**Written request**
Include in the output exactly the lines from the opening of the data through the line containing "return closedSkin(over(x, z, h), shades(tone, red, edge))", and nothing more.

+++ Provided data +++

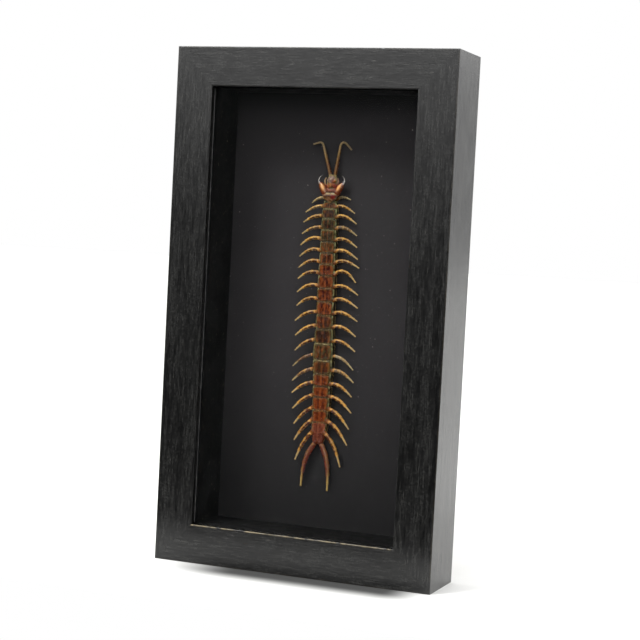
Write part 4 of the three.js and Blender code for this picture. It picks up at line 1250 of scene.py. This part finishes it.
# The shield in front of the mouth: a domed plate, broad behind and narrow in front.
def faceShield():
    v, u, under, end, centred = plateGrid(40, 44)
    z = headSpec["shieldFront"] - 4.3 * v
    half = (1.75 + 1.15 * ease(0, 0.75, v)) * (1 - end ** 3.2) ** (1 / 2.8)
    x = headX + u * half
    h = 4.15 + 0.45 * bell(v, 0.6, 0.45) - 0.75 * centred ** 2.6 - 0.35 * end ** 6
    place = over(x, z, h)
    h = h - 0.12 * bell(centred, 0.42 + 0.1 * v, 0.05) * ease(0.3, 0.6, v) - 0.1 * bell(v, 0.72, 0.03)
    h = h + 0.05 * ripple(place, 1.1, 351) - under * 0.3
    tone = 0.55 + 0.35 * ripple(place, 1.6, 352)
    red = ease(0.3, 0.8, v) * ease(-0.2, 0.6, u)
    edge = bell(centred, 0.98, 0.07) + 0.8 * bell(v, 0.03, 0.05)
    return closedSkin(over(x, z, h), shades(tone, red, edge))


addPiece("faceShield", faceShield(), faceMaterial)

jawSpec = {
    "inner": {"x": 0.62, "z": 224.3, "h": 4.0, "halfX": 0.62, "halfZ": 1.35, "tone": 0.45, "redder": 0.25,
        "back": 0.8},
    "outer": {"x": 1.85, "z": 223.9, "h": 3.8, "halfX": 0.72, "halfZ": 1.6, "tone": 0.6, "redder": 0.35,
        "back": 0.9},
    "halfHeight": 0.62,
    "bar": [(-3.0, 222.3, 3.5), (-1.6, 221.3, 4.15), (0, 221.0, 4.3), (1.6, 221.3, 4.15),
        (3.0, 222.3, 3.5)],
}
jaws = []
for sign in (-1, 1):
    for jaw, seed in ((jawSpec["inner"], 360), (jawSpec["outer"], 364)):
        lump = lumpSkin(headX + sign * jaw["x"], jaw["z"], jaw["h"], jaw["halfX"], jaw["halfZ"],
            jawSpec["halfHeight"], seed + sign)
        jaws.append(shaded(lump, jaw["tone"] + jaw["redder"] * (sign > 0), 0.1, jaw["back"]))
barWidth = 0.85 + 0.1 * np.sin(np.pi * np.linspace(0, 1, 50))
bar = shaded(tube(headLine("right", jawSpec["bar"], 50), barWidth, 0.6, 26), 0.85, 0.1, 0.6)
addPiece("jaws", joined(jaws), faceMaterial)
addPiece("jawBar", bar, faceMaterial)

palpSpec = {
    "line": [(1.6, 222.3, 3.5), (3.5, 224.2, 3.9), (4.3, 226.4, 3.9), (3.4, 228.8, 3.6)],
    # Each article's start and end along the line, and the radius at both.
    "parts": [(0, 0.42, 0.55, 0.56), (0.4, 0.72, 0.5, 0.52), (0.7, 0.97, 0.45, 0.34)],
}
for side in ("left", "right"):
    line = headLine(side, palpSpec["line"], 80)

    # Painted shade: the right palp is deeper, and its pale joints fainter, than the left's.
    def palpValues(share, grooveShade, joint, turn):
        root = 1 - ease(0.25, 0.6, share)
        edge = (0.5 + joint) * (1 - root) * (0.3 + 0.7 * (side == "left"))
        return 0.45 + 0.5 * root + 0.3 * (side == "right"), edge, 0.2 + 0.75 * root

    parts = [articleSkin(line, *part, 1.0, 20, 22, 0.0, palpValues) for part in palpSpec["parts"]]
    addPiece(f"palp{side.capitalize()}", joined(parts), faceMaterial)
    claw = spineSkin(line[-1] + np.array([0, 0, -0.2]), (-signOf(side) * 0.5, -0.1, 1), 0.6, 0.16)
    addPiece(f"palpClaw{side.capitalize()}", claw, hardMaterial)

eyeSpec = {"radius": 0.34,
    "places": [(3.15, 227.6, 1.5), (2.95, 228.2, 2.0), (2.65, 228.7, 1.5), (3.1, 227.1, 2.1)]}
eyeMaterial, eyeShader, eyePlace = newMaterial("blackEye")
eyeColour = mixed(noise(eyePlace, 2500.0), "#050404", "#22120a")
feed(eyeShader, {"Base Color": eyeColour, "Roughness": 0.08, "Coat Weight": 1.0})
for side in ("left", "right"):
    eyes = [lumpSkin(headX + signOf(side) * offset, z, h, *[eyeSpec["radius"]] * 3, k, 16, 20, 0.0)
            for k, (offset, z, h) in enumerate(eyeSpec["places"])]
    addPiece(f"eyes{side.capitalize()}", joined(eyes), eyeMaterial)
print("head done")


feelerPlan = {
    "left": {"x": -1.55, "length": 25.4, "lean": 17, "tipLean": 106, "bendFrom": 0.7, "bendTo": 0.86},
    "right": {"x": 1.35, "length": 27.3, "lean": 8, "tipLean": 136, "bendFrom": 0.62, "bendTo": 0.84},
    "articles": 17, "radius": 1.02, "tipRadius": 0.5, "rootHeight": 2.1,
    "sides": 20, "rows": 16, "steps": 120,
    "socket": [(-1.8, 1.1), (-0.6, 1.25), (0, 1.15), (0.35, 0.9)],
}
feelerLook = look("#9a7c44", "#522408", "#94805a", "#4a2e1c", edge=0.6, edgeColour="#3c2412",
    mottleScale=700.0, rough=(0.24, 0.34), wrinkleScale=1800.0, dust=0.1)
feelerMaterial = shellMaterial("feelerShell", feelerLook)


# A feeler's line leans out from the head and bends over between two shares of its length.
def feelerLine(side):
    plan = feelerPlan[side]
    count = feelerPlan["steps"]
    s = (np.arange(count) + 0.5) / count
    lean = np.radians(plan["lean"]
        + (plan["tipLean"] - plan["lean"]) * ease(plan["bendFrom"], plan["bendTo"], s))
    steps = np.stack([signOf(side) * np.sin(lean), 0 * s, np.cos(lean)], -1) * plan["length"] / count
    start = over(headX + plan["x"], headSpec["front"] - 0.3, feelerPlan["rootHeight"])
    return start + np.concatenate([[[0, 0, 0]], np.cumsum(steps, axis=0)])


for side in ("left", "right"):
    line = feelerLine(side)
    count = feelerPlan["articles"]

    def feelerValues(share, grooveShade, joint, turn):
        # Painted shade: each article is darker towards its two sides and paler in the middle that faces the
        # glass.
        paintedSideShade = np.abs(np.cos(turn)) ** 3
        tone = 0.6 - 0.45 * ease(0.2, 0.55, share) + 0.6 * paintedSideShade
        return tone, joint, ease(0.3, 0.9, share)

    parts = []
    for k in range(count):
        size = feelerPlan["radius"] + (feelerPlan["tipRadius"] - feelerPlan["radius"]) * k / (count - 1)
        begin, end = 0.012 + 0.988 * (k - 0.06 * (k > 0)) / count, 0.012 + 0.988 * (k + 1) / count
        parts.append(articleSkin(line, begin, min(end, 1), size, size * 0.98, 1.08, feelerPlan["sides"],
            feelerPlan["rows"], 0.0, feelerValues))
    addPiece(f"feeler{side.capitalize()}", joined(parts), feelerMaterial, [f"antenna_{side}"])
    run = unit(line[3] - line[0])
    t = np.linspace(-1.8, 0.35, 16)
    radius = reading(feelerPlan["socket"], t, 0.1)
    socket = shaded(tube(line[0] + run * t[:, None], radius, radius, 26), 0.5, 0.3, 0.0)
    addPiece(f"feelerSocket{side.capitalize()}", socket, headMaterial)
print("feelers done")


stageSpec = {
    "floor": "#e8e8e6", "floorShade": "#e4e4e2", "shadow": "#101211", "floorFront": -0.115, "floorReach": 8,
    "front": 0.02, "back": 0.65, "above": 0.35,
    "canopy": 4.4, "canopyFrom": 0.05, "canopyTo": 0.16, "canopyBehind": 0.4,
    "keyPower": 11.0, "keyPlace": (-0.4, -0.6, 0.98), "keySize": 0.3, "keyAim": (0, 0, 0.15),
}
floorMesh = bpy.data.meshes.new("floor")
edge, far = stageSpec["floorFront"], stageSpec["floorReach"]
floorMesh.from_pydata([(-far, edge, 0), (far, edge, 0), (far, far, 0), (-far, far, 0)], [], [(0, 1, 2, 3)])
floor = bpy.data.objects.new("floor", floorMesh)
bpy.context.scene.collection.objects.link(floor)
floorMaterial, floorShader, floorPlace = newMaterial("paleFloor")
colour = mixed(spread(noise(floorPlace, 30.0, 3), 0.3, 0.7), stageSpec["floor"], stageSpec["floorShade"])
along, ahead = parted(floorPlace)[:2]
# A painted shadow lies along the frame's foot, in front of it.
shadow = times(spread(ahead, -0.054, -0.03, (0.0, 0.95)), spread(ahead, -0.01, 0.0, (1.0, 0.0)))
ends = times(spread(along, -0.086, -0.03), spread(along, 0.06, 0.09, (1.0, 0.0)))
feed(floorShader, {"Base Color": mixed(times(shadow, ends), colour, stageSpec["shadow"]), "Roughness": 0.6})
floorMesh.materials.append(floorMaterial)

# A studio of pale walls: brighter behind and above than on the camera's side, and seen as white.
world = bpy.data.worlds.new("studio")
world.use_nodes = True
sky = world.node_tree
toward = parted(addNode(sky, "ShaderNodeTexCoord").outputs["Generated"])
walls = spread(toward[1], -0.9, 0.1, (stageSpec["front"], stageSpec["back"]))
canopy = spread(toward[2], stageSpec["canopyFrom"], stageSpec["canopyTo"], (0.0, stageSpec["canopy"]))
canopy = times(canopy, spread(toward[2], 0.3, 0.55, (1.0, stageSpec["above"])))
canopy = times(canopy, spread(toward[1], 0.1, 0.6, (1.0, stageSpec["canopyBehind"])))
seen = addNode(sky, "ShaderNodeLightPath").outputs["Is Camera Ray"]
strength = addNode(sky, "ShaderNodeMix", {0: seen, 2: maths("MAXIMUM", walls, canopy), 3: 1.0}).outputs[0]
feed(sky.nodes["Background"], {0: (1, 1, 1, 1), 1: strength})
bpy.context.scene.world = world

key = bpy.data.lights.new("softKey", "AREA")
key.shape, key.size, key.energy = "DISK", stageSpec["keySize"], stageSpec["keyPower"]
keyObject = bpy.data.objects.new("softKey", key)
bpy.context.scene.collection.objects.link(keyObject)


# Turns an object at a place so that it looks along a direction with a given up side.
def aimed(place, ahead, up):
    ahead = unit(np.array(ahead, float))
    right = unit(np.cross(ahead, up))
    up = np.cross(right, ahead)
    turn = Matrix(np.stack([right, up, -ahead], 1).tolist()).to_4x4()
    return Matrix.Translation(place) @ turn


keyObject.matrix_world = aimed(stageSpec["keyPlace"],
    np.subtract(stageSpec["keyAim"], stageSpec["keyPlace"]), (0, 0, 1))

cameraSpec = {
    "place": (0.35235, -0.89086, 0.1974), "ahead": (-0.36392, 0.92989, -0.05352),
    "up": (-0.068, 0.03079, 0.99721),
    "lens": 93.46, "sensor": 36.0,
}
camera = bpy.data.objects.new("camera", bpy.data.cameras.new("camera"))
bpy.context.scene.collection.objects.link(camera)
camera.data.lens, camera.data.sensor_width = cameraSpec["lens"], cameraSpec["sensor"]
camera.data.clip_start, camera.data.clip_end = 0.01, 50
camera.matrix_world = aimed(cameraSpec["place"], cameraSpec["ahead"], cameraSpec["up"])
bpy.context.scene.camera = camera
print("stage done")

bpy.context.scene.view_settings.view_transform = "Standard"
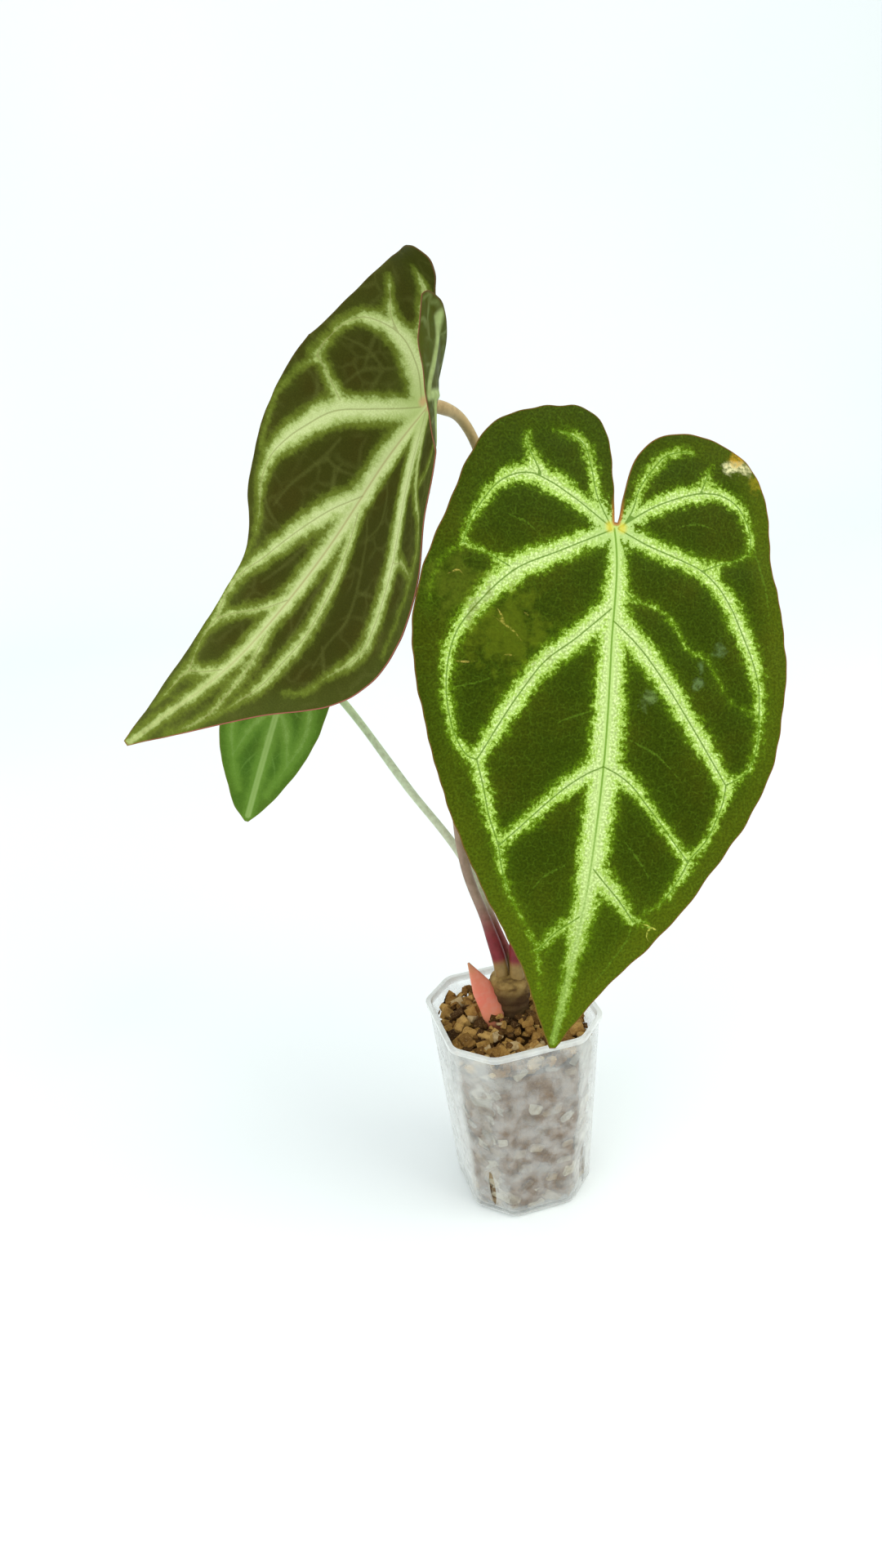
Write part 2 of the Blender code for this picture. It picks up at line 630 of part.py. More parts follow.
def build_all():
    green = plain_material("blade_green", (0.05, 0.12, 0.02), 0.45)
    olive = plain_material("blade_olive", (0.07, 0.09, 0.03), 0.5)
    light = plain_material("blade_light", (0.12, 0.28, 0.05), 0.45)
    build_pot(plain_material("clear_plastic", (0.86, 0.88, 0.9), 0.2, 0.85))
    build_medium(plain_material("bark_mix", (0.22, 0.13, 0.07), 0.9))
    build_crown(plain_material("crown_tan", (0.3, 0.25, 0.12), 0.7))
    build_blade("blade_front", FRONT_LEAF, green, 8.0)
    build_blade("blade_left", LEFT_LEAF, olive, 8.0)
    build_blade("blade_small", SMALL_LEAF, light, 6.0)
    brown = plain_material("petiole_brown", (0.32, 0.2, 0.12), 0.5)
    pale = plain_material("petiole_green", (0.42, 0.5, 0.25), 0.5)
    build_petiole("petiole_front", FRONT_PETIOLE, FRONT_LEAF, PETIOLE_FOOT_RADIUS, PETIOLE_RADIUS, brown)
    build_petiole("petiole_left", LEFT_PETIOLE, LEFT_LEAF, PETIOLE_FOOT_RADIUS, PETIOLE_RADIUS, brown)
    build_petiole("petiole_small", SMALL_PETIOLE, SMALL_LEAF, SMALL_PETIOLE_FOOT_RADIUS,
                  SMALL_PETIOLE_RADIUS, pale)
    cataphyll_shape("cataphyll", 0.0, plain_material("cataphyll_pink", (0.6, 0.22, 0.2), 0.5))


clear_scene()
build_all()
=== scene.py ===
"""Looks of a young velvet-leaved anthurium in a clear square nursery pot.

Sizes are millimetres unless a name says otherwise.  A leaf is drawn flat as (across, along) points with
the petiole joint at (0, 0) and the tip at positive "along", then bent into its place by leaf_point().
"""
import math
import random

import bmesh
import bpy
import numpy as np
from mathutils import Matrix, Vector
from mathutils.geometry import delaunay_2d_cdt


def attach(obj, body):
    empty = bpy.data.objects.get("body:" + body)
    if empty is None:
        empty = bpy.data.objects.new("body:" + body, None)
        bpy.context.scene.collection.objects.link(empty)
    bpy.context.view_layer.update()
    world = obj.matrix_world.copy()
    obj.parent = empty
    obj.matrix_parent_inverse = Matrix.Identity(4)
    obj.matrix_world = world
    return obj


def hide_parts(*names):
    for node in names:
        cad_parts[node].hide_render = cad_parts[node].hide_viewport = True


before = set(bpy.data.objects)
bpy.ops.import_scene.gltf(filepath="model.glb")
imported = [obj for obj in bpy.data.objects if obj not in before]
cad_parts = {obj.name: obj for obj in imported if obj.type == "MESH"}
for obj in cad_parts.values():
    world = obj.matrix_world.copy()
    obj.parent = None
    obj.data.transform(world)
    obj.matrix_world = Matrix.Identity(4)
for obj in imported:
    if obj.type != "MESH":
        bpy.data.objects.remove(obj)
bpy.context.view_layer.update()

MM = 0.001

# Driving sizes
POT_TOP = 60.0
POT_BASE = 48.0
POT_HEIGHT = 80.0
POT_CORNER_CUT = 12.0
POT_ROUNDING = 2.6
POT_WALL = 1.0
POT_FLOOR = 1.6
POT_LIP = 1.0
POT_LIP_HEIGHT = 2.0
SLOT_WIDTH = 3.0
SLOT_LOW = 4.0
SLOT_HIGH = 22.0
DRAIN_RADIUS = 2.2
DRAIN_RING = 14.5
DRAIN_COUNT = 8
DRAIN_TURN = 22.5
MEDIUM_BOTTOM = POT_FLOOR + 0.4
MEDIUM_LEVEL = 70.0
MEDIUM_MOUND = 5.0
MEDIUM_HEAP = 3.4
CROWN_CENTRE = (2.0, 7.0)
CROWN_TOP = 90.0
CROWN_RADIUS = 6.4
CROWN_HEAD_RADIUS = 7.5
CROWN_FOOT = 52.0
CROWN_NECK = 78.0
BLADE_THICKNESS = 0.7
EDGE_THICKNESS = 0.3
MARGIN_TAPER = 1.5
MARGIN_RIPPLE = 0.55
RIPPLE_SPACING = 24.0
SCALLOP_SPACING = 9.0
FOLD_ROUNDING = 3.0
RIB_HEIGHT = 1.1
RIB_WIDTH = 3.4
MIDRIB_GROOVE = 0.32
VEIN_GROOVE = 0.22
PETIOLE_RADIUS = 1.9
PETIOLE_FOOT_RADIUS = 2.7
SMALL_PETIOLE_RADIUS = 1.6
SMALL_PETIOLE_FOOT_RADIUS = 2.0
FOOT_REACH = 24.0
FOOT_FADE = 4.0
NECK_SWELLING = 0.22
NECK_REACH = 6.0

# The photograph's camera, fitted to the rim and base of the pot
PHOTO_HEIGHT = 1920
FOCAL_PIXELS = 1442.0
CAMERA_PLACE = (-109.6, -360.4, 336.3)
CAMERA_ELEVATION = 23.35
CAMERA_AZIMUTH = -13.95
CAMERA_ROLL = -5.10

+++

**Output of the exercise**
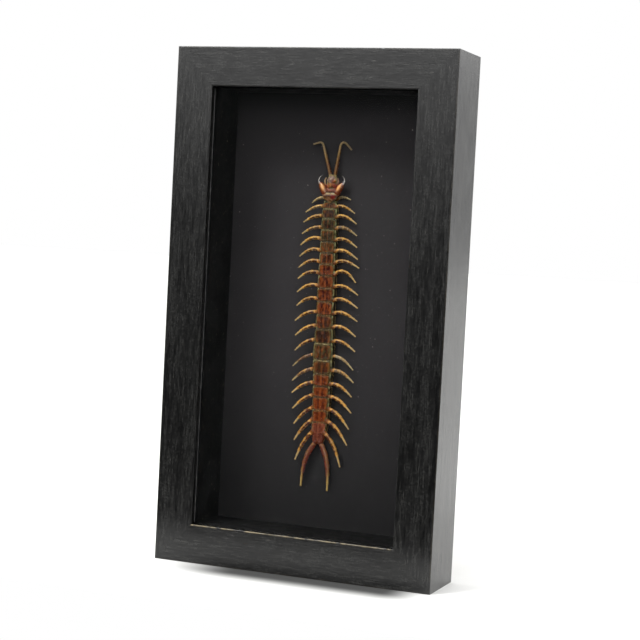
Write part 4 of the three.js and Blender code for this picture. It picks up at line 1250 of scene.py. This part finishes it.
# The shield in front of the mouth: a domed plate, broad behind and narrow in front.
def faceShield():
    v, u, under, end, centred = plateGrid(40, 44)
    z = headSpec["shieldFront"] - 4.3 * v
    half = (1.75 + 1.15 * ease(0, 0.75, v)) * (1 - end ** 3.2) ** (1 / 2.8)
    x = headX + u * half
    h = 4.15 + 0.45 * bell(v, 0.6, 0.45) - 0.75 * centred ** 2.6 - 0.35 * end ** 6
    place = over(x, z, h)
    h = h - 0.12 * bell(centred, 0.42 + 0.1 * v, 0.05) * ease(0.3, 0.6, v) - 0.1 * bell(v, 0.72, 0.03)
    h = h + 0.05 * ripple(place, 1.1, 351) - under * 0.3
    tone = 0.55 + 0.35 * ripple(place, 1.6, 352)
    red = ease(0.3, 0.8, v) * ease(-0.2, 0.6, u)
    edge = bell(centred, 0.98, 0.07) + 0.8 * bell(v, 0.03, 0.05)
    return closedSkin(over(x, z, h), shades(tone, red, edge))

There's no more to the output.